*Do this*: Below is a listing. Quote from it, exactly, the lines from the one containing "The Blender code" down to the one containing "points after it).", both ends included, and nothing else.

## start Excerpted data

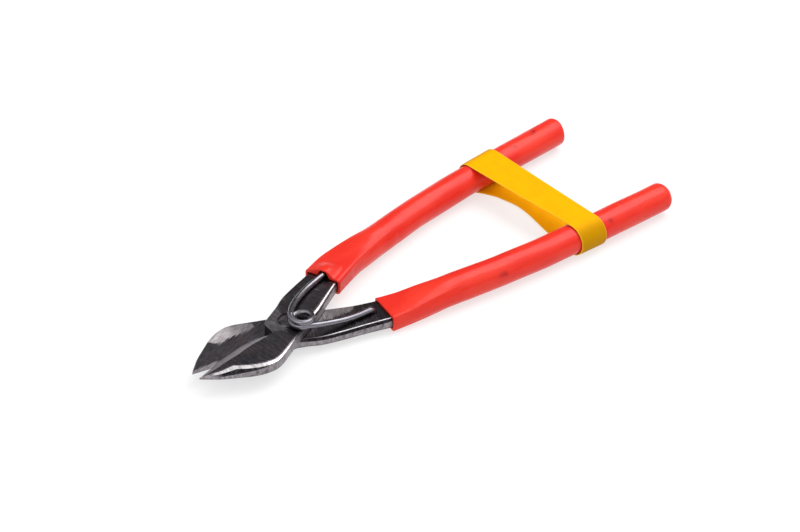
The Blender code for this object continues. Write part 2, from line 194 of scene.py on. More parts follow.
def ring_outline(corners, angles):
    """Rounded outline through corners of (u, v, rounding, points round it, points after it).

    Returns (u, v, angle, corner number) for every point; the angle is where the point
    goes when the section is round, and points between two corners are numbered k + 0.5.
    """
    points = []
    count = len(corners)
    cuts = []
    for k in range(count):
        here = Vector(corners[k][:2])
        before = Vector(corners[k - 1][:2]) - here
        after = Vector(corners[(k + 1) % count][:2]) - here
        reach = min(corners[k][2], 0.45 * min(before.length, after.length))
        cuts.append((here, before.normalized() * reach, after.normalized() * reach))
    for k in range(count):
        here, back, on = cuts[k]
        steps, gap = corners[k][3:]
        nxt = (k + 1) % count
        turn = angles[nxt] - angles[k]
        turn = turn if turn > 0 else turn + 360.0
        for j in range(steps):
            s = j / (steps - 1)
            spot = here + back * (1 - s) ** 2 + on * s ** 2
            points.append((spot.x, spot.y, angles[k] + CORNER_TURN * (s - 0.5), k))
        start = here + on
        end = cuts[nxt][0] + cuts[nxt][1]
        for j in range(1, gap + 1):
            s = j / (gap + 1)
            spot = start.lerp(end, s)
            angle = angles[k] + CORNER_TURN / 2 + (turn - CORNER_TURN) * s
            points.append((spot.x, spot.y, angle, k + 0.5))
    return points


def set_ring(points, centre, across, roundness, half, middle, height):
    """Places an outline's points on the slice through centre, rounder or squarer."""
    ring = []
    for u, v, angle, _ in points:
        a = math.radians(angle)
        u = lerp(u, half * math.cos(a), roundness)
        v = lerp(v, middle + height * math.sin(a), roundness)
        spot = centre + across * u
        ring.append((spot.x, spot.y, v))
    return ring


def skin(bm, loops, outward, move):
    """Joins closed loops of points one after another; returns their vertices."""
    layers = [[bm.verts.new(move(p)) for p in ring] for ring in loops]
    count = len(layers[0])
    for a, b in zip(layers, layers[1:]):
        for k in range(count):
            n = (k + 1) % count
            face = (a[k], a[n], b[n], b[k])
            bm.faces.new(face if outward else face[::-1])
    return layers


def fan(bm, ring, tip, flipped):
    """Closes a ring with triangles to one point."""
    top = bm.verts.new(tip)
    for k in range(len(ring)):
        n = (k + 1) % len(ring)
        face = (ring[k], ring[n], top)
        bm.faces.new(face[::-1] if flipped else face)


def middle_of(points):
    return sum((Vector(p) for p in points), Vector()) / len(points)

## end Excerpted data
## start Excerpted data

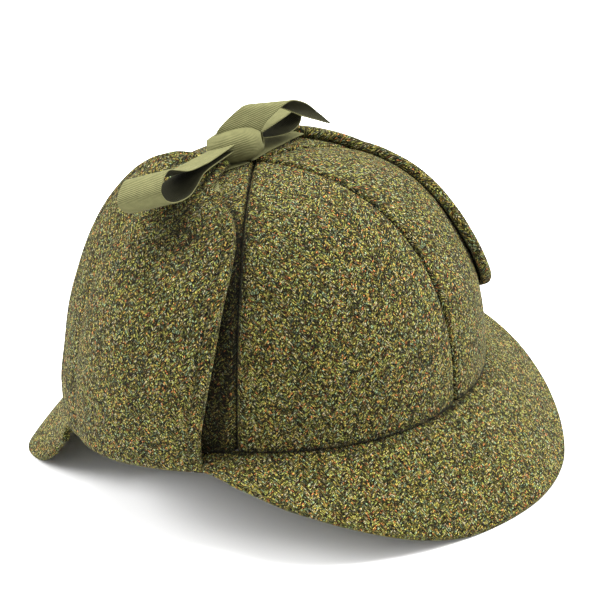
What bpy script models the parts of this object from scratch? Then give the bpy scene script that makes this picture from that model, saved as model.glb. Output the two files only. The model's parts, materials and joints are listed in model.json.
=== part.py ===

## end Excerpted data

*Problem solution*:
The Blender code for this object continues. Write part 2, from line 194 of scene.py on. More parts follow.
def ring_outline(corners, angles):
    """Rounded outline through corners of (u, v, rounding, points round it, points after it).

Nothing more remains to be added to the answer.